Low-carb diets increase risk of early death‚ cardiologists told
Low-carbohydrate diets are linked to early death in a study presented on Tuesday at a major heart conference.
Professor Maciej Banach‚ of the Medical University of Lodz in Poland‚ told delegates at the European Society of Cardiology conference: “We found that people who consumed a low carbohydrate diet were at greater risk of premature death.
“Risks were also increased for individual causes of death including coronary heart disease‚ stroke and cancer. These diets should be avoided.”
Scientists including South Africa’s Tim Noakes have become increasingly vocal about the health benefits of low-carb high-fat diets in combating obesity and linked chronic conditions such as cardiovascular disease‚ hypertension‚ type 2 diabetes and cancer.
But the long-term safety of these diets is controversial‚ with previous studies reporting conflicting results of their influence on the risk of cardiovascular disease‚ cancer and death.
Banach’s study looked at the relationship between low-carb diets‚ deaths from all causes‚ and deaths from coronary heart disease‚ cerebrovascular disease (including stroke) and cancer in 24‚825 people who took part in the US National Health and Nutrition Examination Survey between 1999 and 2010.
Compared to participants with the highest carbohydrate consumption‚ those with the lowest intake had a 32% higher risk of all-cause death over an average 6.4-year follow-up.
Risks of death from coronary heart disease‚ cerebrovascular disease and cancer increased by 51%‚ 50%‚ and 35%‚ respectively.

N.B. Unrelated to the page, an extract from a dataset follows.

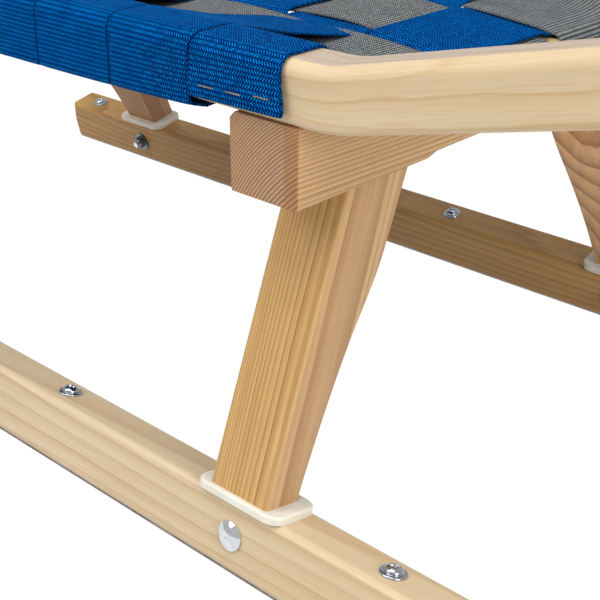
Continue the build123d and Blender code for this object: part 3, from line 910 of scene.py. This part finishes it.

Banach told cardiologists in Munich‚ Germany: “Low-carbohydrate diets might be useful in the short term to lose weight‚ lower blood pressure and improve blood glucose control‚ but our study suggests that in the long-term they are linked with an increased risk of death from any cause‚ and deaths due to cardiovascular disease‚ cerebrovascular disease and cancer.”
The researchers also examined the link between all-cause death and low-carb diets for obese and non-obese participants in two age groups (over and under 55) and found the link was strongest in the non-obese older participants.
Speculating on the mechanisms underlying the link between low-carb diets and death‚ Banach said animal protein — specifically red and processed meat — had already been linked with an increased risk of cancer.
“The reduced intake of fibre and fruits and increased intake of animal protein‚ cholesterol and saturated fat with these diets may play a role. Differences in minerals‚ vitamins and phytochemicals might also be involved‚” he said.
“The findings suggest that low carbohydrate diets are unsafe and should not be recommended.”